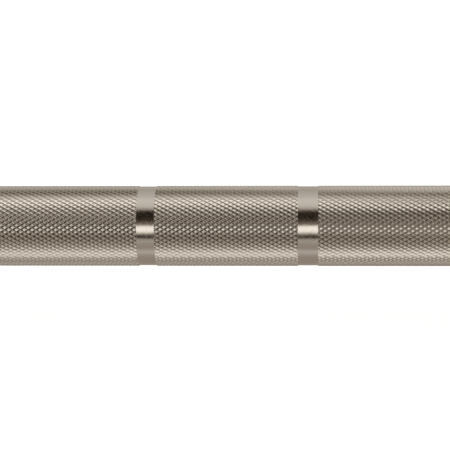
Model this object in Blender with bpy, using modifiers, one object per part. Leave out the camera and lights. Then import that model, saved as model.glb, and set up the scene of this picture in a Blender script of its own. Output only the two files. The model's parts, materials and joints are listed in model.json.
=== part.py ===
# Women's weightlifting barbell: a 25 mm knurled shaft with a free-turning 50 mm sleeve at each end.
# The bar lies along X with its middle at the origin, +Z up. All sizes are in metres.
# A station is a distance from the middle of the bar, measured outwards along its axis.

from math import cos, pi, radians, sin

import bpy

MM = 0.001

# How finely round shapes are faceted. A flat facet, not a corner, points straight down.
TURN_STEPS = 32
PLIER_HOLE_STEPS = 10
SMOOTH_ANGLE = radians(35)
CORNER_TO_FLAT = cos(pi / TURN_STEPS)

# Clearances between pieces
FACE_GAP = 0.3 * MM
PRESS_GAP = 0.1 * MM
RUNNING_GAP = 0.1 * MM
SEAL_GAP = 0.2 * MM
WASHER_GAP = 0.2 * MM
CAP_GAP = 0.2 * MM
GROOVE_PLAY = 0.1 * MM

# Shaft
COLLAR_SPAN = 1310 * MM
SHAFT_DIAMETER = 25 * MM
KNURL_HEIGHT = 0.07 * MM
KNURL_START = 210 * MM
KNURL_TO_COLLAR = 5 * MM
KNURL_RUNOUT = 0.4 * MM
INNER_MARK = 405 * MM
INNER_MARK_WIDTH = 5.5 * MM
MARK_SPACING = 50 * MM
OUTER_MARK_WIDTH = 6.2 * MM
MARK_DEPTH = 0.12 * MM
SHOULDER_HEIGHT = 2.5 * MM
SHAFT_CHAMFER = 1.2 * MM
END_LAND = 6 * MM

# Sleeve tube
SLEEVE_DIAMETER = 50 * MM
LOADING_LENGTH = 320 * MM
SLEEVE_CHAMFER = 1.5 * MM
CAP_RIM_WALL = 4 * MM
CAP_LEDGE = 2.9 * MM
BUSHING_LEDGE = 1.2 * MM
END_SPACE = 6 * MM

# Collar ring on the sleeve
COLLAR_DIAMETER = 76 * MM
COLLAR_WIDTH = 30 * MM
COLLAR_CHAMFER = 1.5 * MM

# Bushings, seal and thrust washers
INNER_BUSHING_LENGTH = 39 * MM
OUTER_BUSHING_LENGTH = 30 * MM
BUSHING_CHAMFER = 0.6 * MM
SEAL_WIDTH = 3.7 * MM
SEAL_LIP_WIDTH = 1.2 * MM
SEAL_RIM = 2.6 * MM
INNER_WASHER_THICKNESS = 1.7 * MM
OUTER_WASHER_THICKNESS = 1.5 * MM
OUTER_WASHER_WALL = 3.6 * MM

# Retaining rings
SNAP_RING_THICKNESS = 1.2 * MM
SNAP_RING_DEPTH = 0.5 * MM
SNAP_RING_WALL = 2.4 * MM
SNAP_RING_LUG = 1.8 * MM
BUSHING_RING_THICKNESS = 1.5 * MM
BUSHING_RING_DEPTH = 1 * MM
BUSHING_RING_WALL = 2.8 * MM
CAP_RING_THICKNESS = 1.75 * MM
CAP_RING_DEPTH = 1.25 * MM
CAP_RING_WALL = 2.6 * MM
CAP_RING_LUG = 2.4 * MM
CAP_RING_RECESS = 4 * MM
RING_OPENING = 4 * MM
LUG_WIDTH = 4 * MM
PLIER_HOLE_DIAMETER = 1.6 * MM
PLIER_HOLE_EDGE = 0.5 * MM

# End cap
CAP_THICKNESS = 8.5 * MM
CAP_CHAMFER = 0.6 * MM
CAP_DISH_DEPTH = 0.8 * MM
CAP_DISH_RIM = 4.5 * MM

# Radii that follow
SHAFT_R = SHAFT_DIAMETER / 2
KNURL_R = SHAFT_R + KNURL_HEIGHT
MARK_R = SHAFT_R - MARK_DEPTH
JOURNAL_R = SHAFT_R - SHOULDER_HEIGHT
SNAP_GROOVE_R = JOURNAL_R - SNAP_RING_DEPTH
SLEEVE_R = SLEEVE_DIAMETER / 2
# The bar stands on a flat of each collar, so the flats lie at the real radius and the corners stand out.
COLLAR_R = COLLAR_DIAMETER / 2 / CORNER_TO_FLAT
CAP_BORE_R = SLEEVE_R - CAP_RIM_WALL
CAP_GROOVE_R = CAP_BORE_R + CAP_RING_DEPTH
CAP_R = CAP_BORE_R - CAP_GAP
BUSHING_SEAT_R = CAP_BORE_R - CAP_LEDGE
BUSHING_GROOVE_R = BUSHING_SEAT_R + BUSHING_RING_DEPTH
BUSHING_R = BUSHING_SEAT_R - PRESS_GAP
BORE_R = BUSHING_SEAT_R - BUSHING_LEDGE

# Stations at the inner end of a sleeve
COLLAR_IN = COLLAR_SPAN / 2
COLLAR_OUT = COLLAR_IN + COLLAR_WIDTH
KNURL_END = COLLAR_IN - KNURL_TO_COLLAR
SEAL_IN = COLLAR_IN + FACE_GAP
SEAL_OUT = SEAL_IN + SEAL_WIDTH
INNER_BUSHING_IN = SEAL_OUT + FACE_GAP
INNER_BUSHING_OUT = INNER_BUSHING_IN + INNER_BUSHING_LENGTH
INNER_SEAT = INNER_BUSHING_OUT + FACE_GAP

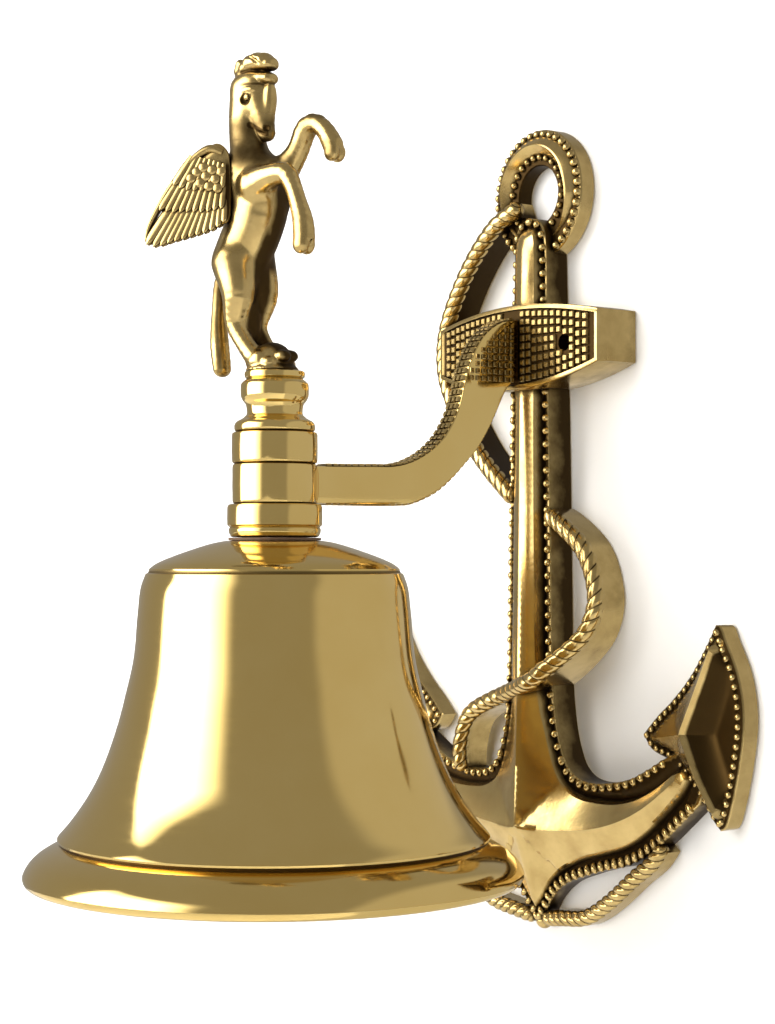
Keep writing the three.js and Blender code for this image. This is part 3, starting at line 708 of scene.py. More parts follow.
def palm_shape():
    """The right palm: a shield with beads round it and a raised chevron between hollow facets."""
    upper, outer, lower = [curve(line, PALM_STEP) for line in (PALM_UPPER, PALM_OUTER, PALM_LOWER)]
    loop = anticlockwise(np.vstack([upper, outer[1:], lower[1:-1]]))
    upper_arm = curve(PALM_CHEVRON[:3], PALM_STEP)
    lower_arm = curve(PALM_CHEVRON[2:], PALM_STEP)
    nose = evenly([PALM_CHEVRON[2], [55.6, -125]], PALM_STEP)
    chevron = np.vstack([upper_arm, lower_arm[1:]])

    def depth_at(points):
        edge_gap, _ = nearest(points, closed(loop))
        gap, at = nearest(points, chevron)
        crest = 10.2 + 2.8 * (1 - np.abs(at - 0.5) * 2) ** 0.8
        nose_gap, nose_at = nearest(points, nose)
        nose_crest = 13.0 - 5.6 * nose_at
        outer = points[:, 0] > np.interp(points[:, 1], [-145.8, -122.4, -94.8], [85.2, 73.6, 84.6])
        foot = 5.0
        hollow = foot + (crest - foot) * np.clip(1 - gap / 7.5, 0, 1) ** 1.6
        inner_share = edge_gap / np.maximum(edge_gap + np.minimum(gap, nose_gap), 1e-6)
        top = np.where(gap < nose_gap, crest, nose_crest)
        facet = foot + 0.6 + (top - foot - 0.6) * inner_share
        rim = 6.4 - 1.4 * smoothstep(edge_gap, 2.2, 3.4)
        depth = np.where(outer, hollow, facet)
        border = smoothstep(edge_gap, 2.4, 3.8)
        depth = rim * (1 - border) + depth * border
        # The outer hollow facets are painted fully dark, patina and painted shade; the inner facets get light
        # patina.
        dark = np.where(outer, 1.0, 0.3)
        recess = np.where(edge_gap < 3.6, 0.85, dark)
        recess = np.where(np.minimum(gap, np.where(outer, 99, nose_gap)) < 0.8, 0.0, recess)
        return depth, recess

    beside = [chevron + [0.75, 0], chevron + [1.6, 0], chevron - [0.75, 0]]
    plate = relief(loop, [chevron, nose] + beside, depth_at, 1.2, edge=0.6, wall_shade=0.12, back=PALM_BACK)
    outer_row = inset_row(curve(PALM_OUTER, 0.5)[::-1], -2.5)[4:-4]
    rows = [bead_row(outer_row, np.full(len(outer_row), 5.9), 3.0, 1.35, 1.25, 1.4)]
    for side in (PALM_UPPER, PALM_LOWER):
        row = inset_row(curve(side, 0.5), 1.6)[3:-3]
        rows.append(bead_row(row, np.full(len(row), 6.2), 2.8, 1.15, 1.1, 1.2))
    return merge(plate, *rows)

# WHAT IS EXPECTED
What are the exact lines from the beginning of the material through the line containing "# A station"? Write out those lines alone.

# EXPECTED OUTPUT
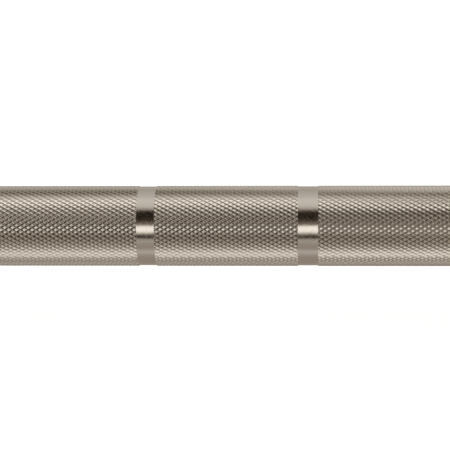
Model this object in Blender with bpy, using modifiers, one object per part. Leave out the camera and lights. Then import that model, saved as model.glb, and set up the scene of this picture in a Blender script of its own. Output only the two files. The model's parts, materials and joints are listed in model.json.
=== part.py ===
# Women's weightlifting barbell: a 25 mm knurled shaft with a free-turning 50 mm sleeve at each end.
# The bar lies along X with its middle at the origin, +Z up. All sizes are in metres.
# A station is a distance from the middle of the bar, measured outwards along its axis.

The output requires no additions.